On appeal, defendants argued that commercial statements relating to scientific controversies should be treated as “opinions” for Lanham Act purposes, relying on the Second Circuit’s opinion in ONY Inc. v. Cornerstone Therapeutics, Inc., 720 F.3d 490 (2d Cir. 2013) (“ONY”). The defendants in ONY had conducted a study concluding that their product was associated with a lower mortality rate and a shorter length of hospital stay than plaintiff’s product. Defendants then hired physicians to present the study’s findings at pediatric society meetings, and those physicians published the findings in an article in a peer-reviewed journal. Plaintiff sued, claiming that the published article contained “five distinct incorrect statements of fact about the relative effectiveness” of the companies’ products. The Second Circuit concluded that the First Amendment placed such scientific debates within the scientific community beyond the reach of the Lanham Act, as such statements were “more closely akin to matters of opinion, and are so understood by the relevant scientific communities.”

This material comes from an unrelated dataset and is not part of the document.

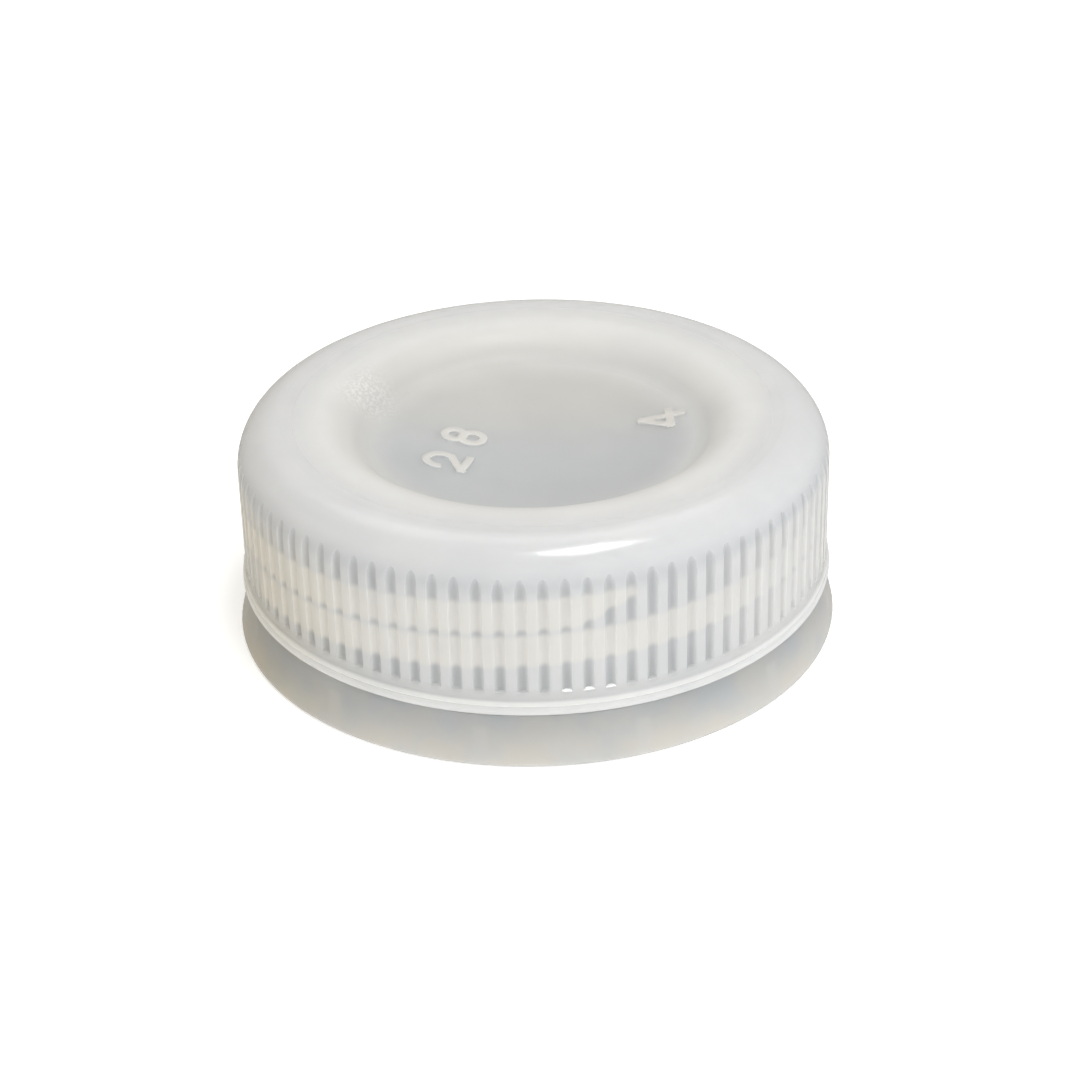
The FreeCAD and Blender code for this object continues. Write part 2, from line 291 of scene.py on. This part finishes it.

The Fifth Circuit distinguished ONY, and upheld the injunction. The Fifth Circuit explained that the plaintiff in ONY “sought to enjoin statements made within the academic literature and directed at the scientific community.” In that context, the statements were opinions, so as not to stifle academic debate and trench upon First Amendment values.  On the contrary, the defendants in Eastman Chemical made statements in commercial advertisements directed at customers, and the First Amendment as no obstacle to the enforcement of the Lanham Act.  Thus, regardless of a statement’s scientific or public value, a company should be wary before publishing a scientifically-based disparaging statement about its competitor in a commercial context.  That is not to say that the tail should wag the dog regarding comparative advertising, but only caveat venditator.